L’atto depositato dall’Associazione Class Action Italia evidenzia una problematica interpretativa culturale e normativa, individuata nella Circolare INPS n. 59/2024. Secondo l’Associazione, con questa circolare si è compiuta una “inversione logico-linguistica” della volontà legislativa, legando in modo automatico e indissolubile lo status di lavoratrice licenziata all’esistenza di procedimenti di crisi aziendale aperti presso il Ministero. Tale restrizione non trova rispondenza nella ratio ispiratrice della legge, né nel dato letterale, come riconosciuto anche dalla recente giurisprudenza.

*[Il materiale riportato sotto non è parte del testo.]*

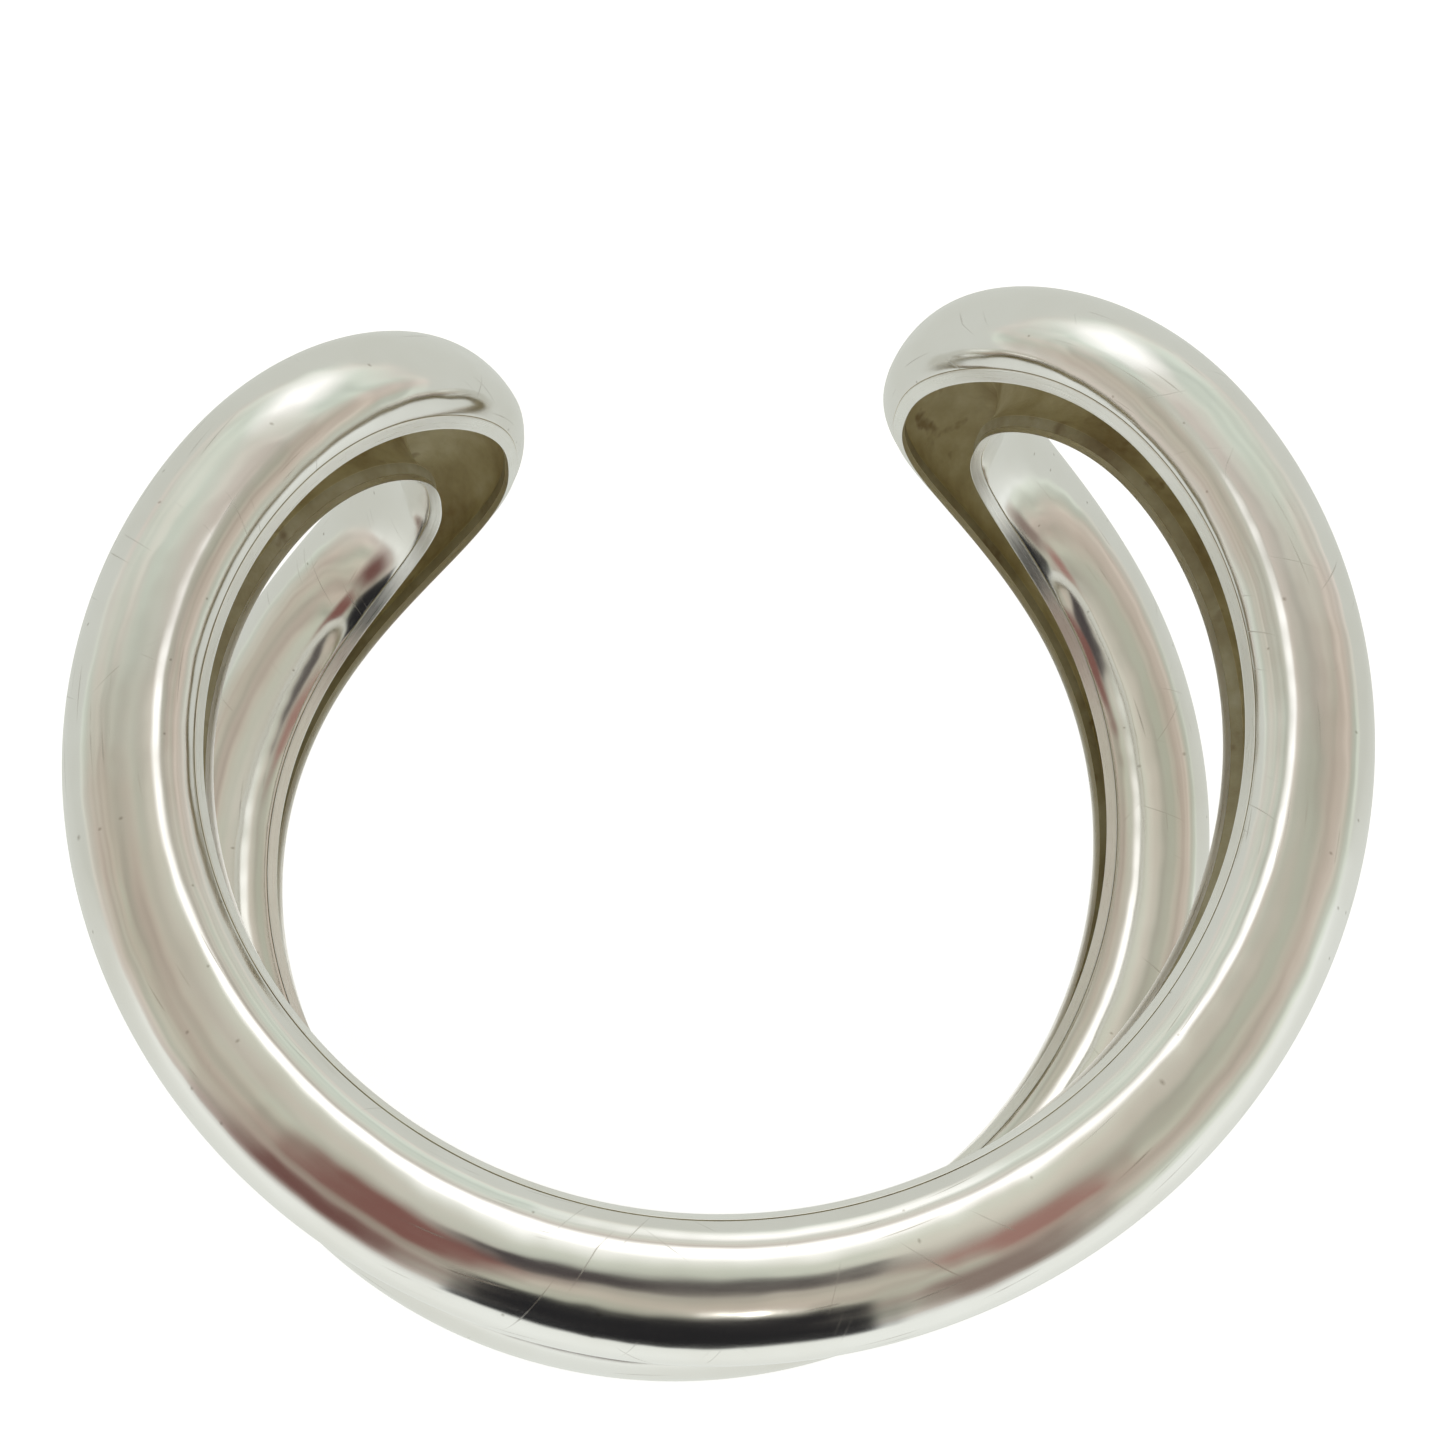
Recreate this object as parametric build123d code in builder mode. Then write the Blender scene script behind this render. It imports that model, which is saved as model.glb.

La sentenza della Corte d’Appello di Ancona n. 205/2025 ha definito “del tutto irragionevole” questa interpretazione restrittiva, evidenziando come tale lettura finisca per negare l’accesso all’istituto ad ampie fasce di aventi diritto. L’esclusione operata dall’INPS viene perciò contestata sia sul piano tecnico-normativo sia su quello degli effetti concreti, rafforzando la posizione delle associazioni che richiedono una revisione interpretativa e normativa in autotutela.

Le richieste formali e i prossimi passaggi della class action

Il piano formalmente depositato dall’Associazione Class Action Italia presenta richieste articolate, dirette a rimuovere le disparità create dalla normativa e dalle sue interpretazioni applicative. Si tratta di una strategia che punta sia a soluzioni immediate che a interventi di riforma a medio termine. Sono state avanzate le seguenti richieste:

  • Convocazione urgente di un tavolo tecnico tra la Consigliera di Parità, l’INPS e il Ministero del Lavoro
  • Emissione di una nuova circolare interpretativa che corregga l’indirizzo assunto dall’INPS nella circolare 59/2024
  • Intervento legislativo di medio termine per eliminare i tre criteri soggettivi e tornare a requisiti basati unicamente su età anagrafica e contributi
L’Associazione ha inoltre annunciato che solleciterà ufficialmente l’Ufficio della Consigliera Nazionale di Parità per chiarimenti sulle tempistiche e sulle modalità di risposta, riservandosi di fornire aggiornamenti tempestivi tramite i propri canali per garantire la massima trasparenza sulle evoluzioni della procedura.